[BEGIN]
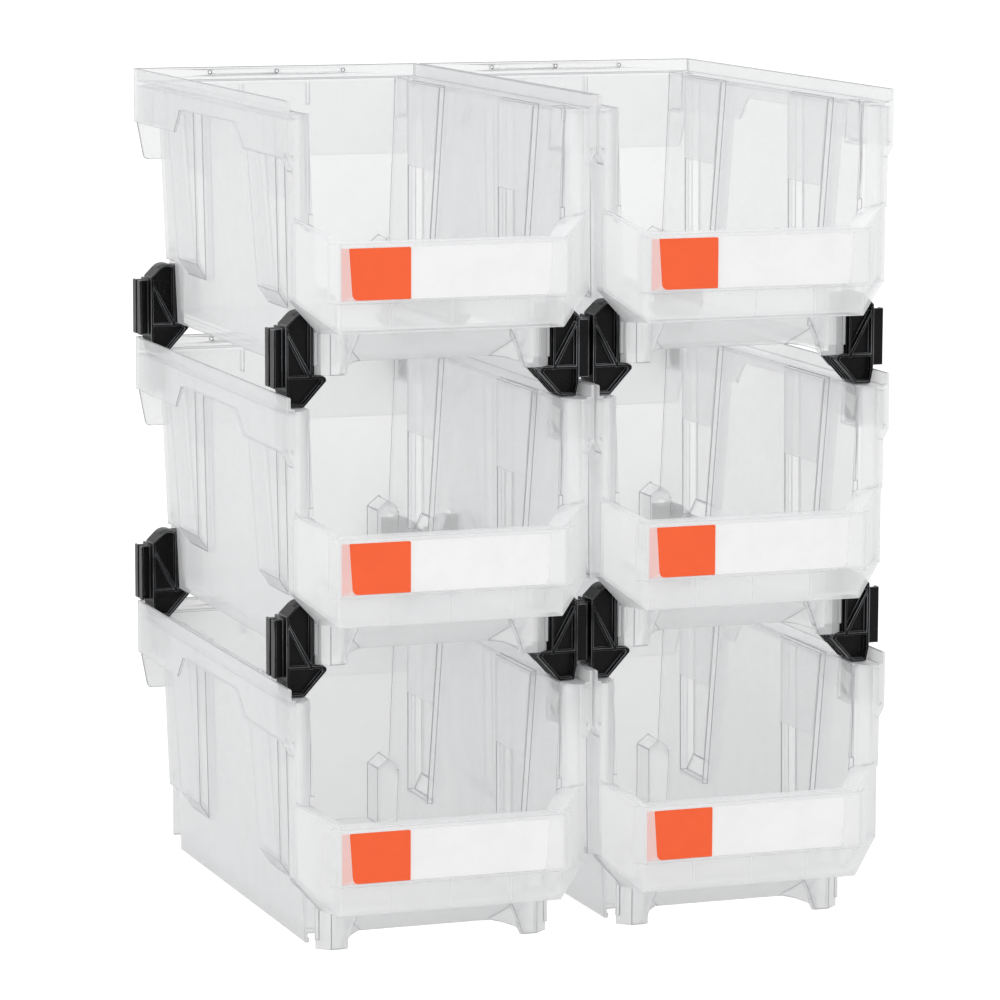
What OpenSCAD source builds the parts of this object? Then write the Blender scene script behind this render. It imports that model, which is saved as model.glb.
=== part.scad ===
// Stack of six hopper-front storage crates, two columns and three rows.
// Moulded clips stand in sockets of the lower crates and carry the crates above.
// Millimetres. X runs across the columns, Y from front to back, Z up.

/* [Crate] */
// Length of a crate from its open front to the back of the rim
crate_length = 357.6; // [340:0.2:380]
// Distance between the centre lines of the two columns
column_pitch = 210; // [209.6:0.1:216]
// Rim height above the feet
crate_height = 177; // [177:0.5:184]
// Height from one row's feet to the next row's feet
row_pitch = 188.2; // [188.2:0.2:196]
// Half width of a side wall at its foot
wall_foot = 81.4; // [80.8:0.1:81.6]
// Outward lean of the side walls, in millimetres per millimetre of height
wall_draft = 0.0412; // [0.036:0.0002:0.043]
// Moulded wall thickness
wall = 2; // [1.6:0.1:2.4]
// Half width over the rim band
rim_half = 104.2; // [103.8:0.1:104.3]
// Underside of the floor above the feet
floor_lift = 6; // [4:0.5:8]

/* [Panels] */
// How far the panels stand out of a side wall
panel_proud = 6.5; // [4:0.5:8]
// Height at which a panel is fully proud
panel_low = 49; // [46:1:60]

/* [Front] */
// How far the hopper front stands ahead of the rim
bay_reach = 20; // [16:0.5:24]
// Half width of the hopper's front face
bay_half = 75.3; // [72:0.1:76]
// Height of the hopper's front lip
bay_lip = 88; // [86:0.5:92]
// Height of the hopper's front lower edge
bay_low = 30; // [26:0.5:32]
// Height of the bottom of the card holder
holder_low = 50; // [48:0.5:52]
// Height of the hopper's underside over the feet
shelf = 27.6; // [26:0.2:28.6]
// Half width of the card holder
holder_half = 77.1; // [76.6:0.1:78]
// Depth of the card holder ahead of the hopper's front face
holder_deep = 4.6; // [4:0.1:5.4]

/* [Cards] */
// Length of a label card
card_length = 152; // [140:1:152]
// Height of a label card
card_height = 33.5; // [30:0.5:34]
// Length of the coloured tab at the left end
tab_length = 46.5; // [30:0.5:80]

/* [Clips] */
// Depth of a clip from front to back
clip_deep = 26; // [24:0.5:26]
// Outer face of a clip's side plate from the crate's centre line
clip_face = 100; // [99:0.1:100.4]
// Depth of a clip's tongue in its socket
tongue_long = 26; // [16:0.5:26.5]
// Height of a clip's shoulder above the upper crate's feet
clip_rise = 41.4; // [38:0.2:42]
// Reach of the coupling rails beyond the side plate
rail_reach = 7; // [6.4:0.1:7.4]

/* [Hidden] */
$fn = 48;
centre_y = (crate_length - bay_reach - holder_deep) / 2;
ledge_top = crate_height - 9.2;
ledge_low = ledge_top - 2.6;
back_out = crate_length - 5.6;
bay_side = 100.2;
post_back = 13;
niche_in = 65.2;
slot_top = clip_rise + 2;
front_clip = 17.5;
rear_clip = crate_length - 26.1;
clip_gap = row_pitch - ledge_top;
COLUMNS = ["left", "right"];
LEVELS = ["bottom", "middle", "top"];

// Outer face of a side wall at height z
function side(z) = wall_foot + wall_draft * z;

// Outline in Y and Z, extruded along X
module yz(points, x0, x1) {
    translate([x0, 0, 0])
        rotate([90, 0, 90])
            linear_extrude(x1 - x0)
                polygon(points);
}

// Outline in X and Z, extruded along Y
module xz(points, y0, y1) {
    translate([0, y1, 0])
        rotate([90, 0, 0])
            linear_extrude(y1 - y0)
                polygon(points);
}

// Outline in X and Y, extruded along Z
module xy(points, z0, z1) {
    translate([0, 0, z0])
        linear_extrude(z1 - z0)
            polygon(points);
}

// Box between two corners
module box(a, b) {
    translate(a)
        cube(b - a);
}

// A feature and its mirror image
module both() {
    children();
    mirror([1, 0, 0])
        children();
}

// Flat panel given by four corners and the step to its other face
module panel(a, b, c, d, step) {
    polyhedron(
        points = [a, b, c, d, a + step, b + step, c + step, d + step],
        faces = [
            [0, 1, 2], [0, 2, 3], [6, 5, 4], [7, 6, 4],
            [1, 0, 4], [4, 5, 1], [2, 1, 5], [5, 6, 2],
            [3, 2, 6], [6, 7, 3], [0, 3, 7], [7, 4, 0]
        ]
    );
}

// Section of a side wall, grown inward by t
module side_section(t, low, high, y0, y1) {
    xz([
        [side(low) - t, low], [side(low), low],
        [side(high), high], [side(high) - t, high]
    ], y0, y1);
}

// Outline of one proud panel, inset by t, from its front edge y0 to y1 at the top
module proud(y0, y1, t) {
    lean_front = 9;
    lean_back = 16;
    foot = panel_low - 10.5;
    intersection() {
        xz([
            [side(foot) - 6, foot - 1 + t * 1.2], [side(foot) - 0.7, foot - 1 + t * 1.2],
            [side(panel_low) + panel_proud - t, panel_low + t * 0.7],
            [side(ledge_low) + panel_proud - t, ledge_low - t + wall],
            [side(ledge_low) - 6, ledge_low - t + wall]
        ], y0 - 1, y1 + 1);
        yz([
            [y0 + lean_front + t, foot - 3], [y1 - lean_back - t, foot - 3],
            [y1 - t, ledge_low + 3], [y0 + t, ledge_low + 3]
        ], side(foot) - 7, side(ledge_low) + panel_proud + 1);
    }
}

// House-shaped pocket, open below, that clears a clip's shoulder
module pocket(y0, y1, t) {
    xz([
        [niche_in + t, -1], [side(0) - 1, -1], [side(0) - 1, 50.6 - t],
        [73.4, 55.8 - t * 1.3], [niche_in + t, 49 - t * 0.5]
    ], y0, y1);
}

// Side walls with their proud panels and the four clip notches
module walls() {
    both() {
        difference() {
            union() {
                side_section(wall, 0, ledge_low + 1, post_back - 1, back_out);
                proud(57.6, 126.4, 0);
                proud(243.8, 312.6, 0);
            }
            proud(57.6, 126.4, wall);
            proud(243.8, 312.6, wall);
            box([60, post_back - 2, -1], [100, 38.8, slot_top]);
            box([60, 330, -1], [100, back_out + 1, slot_top]);
        }
        box([side(0) - 3.2, 39.4, 0], [side(0) - 0.6, 329.4, 3]);
        niche(21.6, 38.8 + wall);
        niche(330 - wall, back_out - wall);
    }
}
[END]
Print the listing above in its entirety, with every line exact.

◆ **Answer to this exercise**:
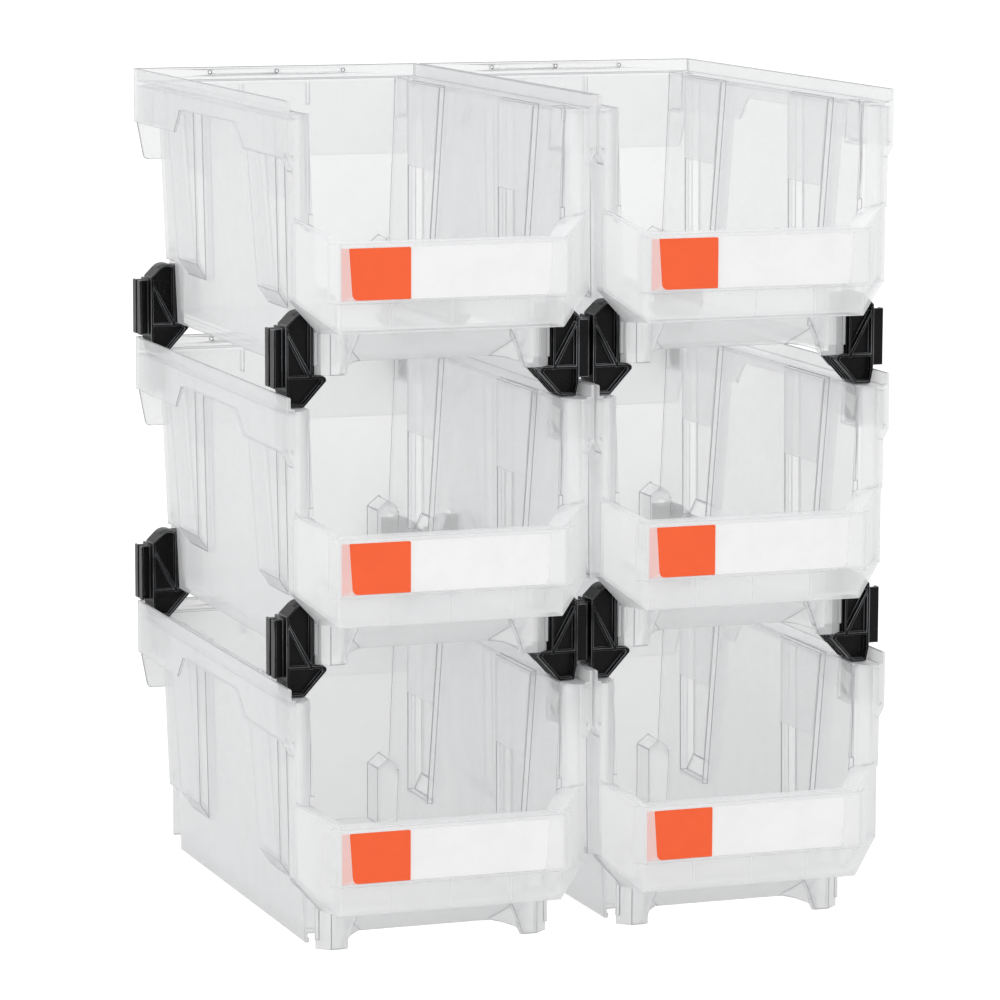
What OpenSCAD source builds the parts of this object? Then write the Blender scene script behind this render. It imports that model, which is saved as model.glb.
=== part.scad ===
// Stack of six hopper-front storage crates, two columns and three rows.
// Moulded clips stand in sockets of the lower crates and carry the crates above.
// Millimetres. X runs across the columns, Y from front to back, Z up.

/* [Crate] */
// Length of a crate from its open front to the back of the rim
crate_length = 357.6; // [340:0.2:380]
// Distance between the centre lines of the two columns
column_pitch = 210; // [209.6:0.1:216]
// Rim height above the feet
crate_height = 177; // [177:0.5:184]
// Height from one row's feet to the next row's feet
row_pitch = 188.2; // [188.2:0.2:196]
// Half width of a side wall at its foot
wall_foot = 81.4; // [80.8:0.1:81.6]
// Outward lean of the side walls, in millimetres per millimetre of height
wall_draft = 0.0412; // [0.036:0.0002:0.043]
// Moulded wall thickness
wall = 2; // [1.6:0.1:2.4]
// Half width over the rim band
rim_half = 104.2; // [103.8:0.1:104.3]
// Underside of the floor above the feet
floor_lift = 6; // [4:0.5:8]

/* [Panels] */
// How far the panels stand out of a side wall
panel_proud = 6.5; // [4:0.5:8]
// Height at which a panel is fully proud
panel_low = 49; // [46:1:60]

/* [Front] */
// How far the hopper front stands ahead of the rim
bay_reach = 20; // [16:0.5:24]
// Half width of the hopper's front face
bay_half = 75.3; // [72:0.1:76]
// Height of the hopper's front lip
bay_lip = 88; // [86:0.5:92]
// Height of the hopper's front lower edge
bay_low = 30; // [26:0.5:32]
// Height of the bottom of the card holder
holder_low = 50; // [48:0.5:52]
// Height of the hopper's underside over the feet
shelf = 27.6; // [26:0.2:28.6]
// Half width of the card holder
holder_half = 77.1; // [76.6:0.1:78]
// Depth of the card holder ahead of the hopper's front face
holder_deep = 4.6; // [4:0.1:5.4]

/* [Cards] */
// Length of a label card
card_length = 152; // [140:1:152]
// Height of a label card
card_height = 33.5; // [30:0.5:34]
// Length of the coloured tab at the left end
tab_length = 46.5; // [30:0.5:80]

/* [Clips] */
// Depth of a clip from front to back
clip_deep = 26; // [24:0.5:26]
// Outer face of a clip's side plate from the crate's centre line
clip_face = 100; // [99:0.1:100.4]
// Depth of a clip's tongue in its socket
tongue_long = 26; // [16:0.5:26.5]
// Height of a clip's shoulder above the upper crate's feet
clip_rise = 41.4; // [38:0.2:42]
// Reach of the coupling rails beyond the side plate
rail_reach = 7; // [6.4:0.1:7.4]

/* [Hidden] */
$fn = 48;
centre_y = (crate_length - bay_reach - holder_deep) / 2;
ledge_top = crate_height - 9.2;
ledge_low = ledge_top - 2.6;
back_out = crate_length - 5.6;
bay_side = 100.2;
post_back = 13;
niche_in = 65.2;
slot_top = clip_rise + 2;
front_clip = 17.5;
rear_clip = crate_length - 26.1;
clip_gap = row_pitch - ledge_top;
COLUMNS = ["left", "right"];
LEVELS = ["bottom", "middle", "top"];

// Outer face of a side wall at height z
function side(z) = wall_foot + wall_draft * z;

// Outline in Y and Z, extruded along X
module yz(points, x0, x1) {
    translate([x0, 0, 0])
        rotate([90, 0, 90])
            linear_extrude(x1 - x0)
                polygon(points);
}

// Outline in X and Z, extruded along Y
module xz(points, y0, y1) {
    translate([0, y1, 0])
        rotate([90, 0, 0])
            linear_extrude(y1 - y0)
                polygon(points);
}

// Outline in X and Y, extruded along Z
module xy(points, z0, z1) {
    translate([0, 0, z0])
        linear_extrude(z1 - z0)
            polygon(points);
}

// Box between two corners
module box(a, b) {
    translate(a)
        cube(b - a);
}

// A feature and its mirror image
module both() {
    children();
    mirror([1, 0, 0])
        children();
}

// Flat panel given by four corners and the step to its other face
module panel(a, b, c, d, step) {
    polyhedron(
        points = [a, b, c, d, a + step, b + step, c + step, d + step],
        faces = [
            [0, 1, 2], [0, 2, 3], [6, 5, 4], [7, 6, 4],
            [1, 0, 4], [4, 5, 1], [2, 1, 5], [5, 6, 2],
            [3, 2, 6], [6, 7, 3], [0, 3, 7], [7, 4, 0]
        ]
    );
}

// Section of a side wall, grown inward by t
module side_section(t, low, high, y0, y1) {
    xz([
        [side(low) - t, low], [side(low), low],
        [side(high), high], [side(high) - t, high]
    ], y0, y1);
}

// Outline of one proud panel, inset by t, from its front edge y0 to y1 at the top
module proud(y0, y1, t) {
    lean_front = 9;
    lean_back = 16;
    foot = panel_low - 10.5;
    intersection() {
        xz([
            [side(foot) - 6, foot - 1 + t * 1.2], [side(foot) - 0.7, foot - 1 + t * 1.2],
            [side(panel_low) + panel_proud - t, panel_low + t * 0.7],
            [side(ledge_low) + panel_proud - t, ledge_low - t + wall],
            [side(ledge_low) - 6, ledge_low - t + wall]
        ], y0 - 1, y1 + 1);
        yz([
            [y0 + lean_front + t, foot - 3], [y1 - lean_back - t, foot - 3],
            [y1 - t, ledge_low + 3], [y0 + t, ledge_low + 3]
        ], side(foot) - 7, side(ledge_low) + panel_proud + 1);
    }
}

// House-shaped pocket, open below, that clears a clip's shoulder
module pocket(y0, y1, t) {
    xz([
        [niche_in + t, -1], [side(0) - 1, -1], [side(0) - 1, 50.6 - t],
        [73.4, 55.8 - t * 1.3], [niche_in + t, 49 - t * 0.5]
    ], y0, y1);
}

// Side walls with their proud panels and the four clip notches
module walls() {
    both() {
        difference() {
            union() {
                side_section(wall, 0, ledge_low + 1, post_back - 1, back_out);
                proud(57.6, 126.4, 0);
                proud(243.8, 312.6, 0);
            }
            proud(57.6, 126.4, wall);
            proud(243.8, 312.6, wall);
            box([60, post_back - 2, -1], [100, 38.8, slot_top]);
            box([60, 330, -1], [100, back_out + 1, slot_top]);
        }
        box([side(0) - 3.2, 39.4, 0], [side(0) - 0.6, 329.4, 3]);
        niche(21.6, 38.8 + wall);
        niche(330 - wall, back_out - wall);
    }
}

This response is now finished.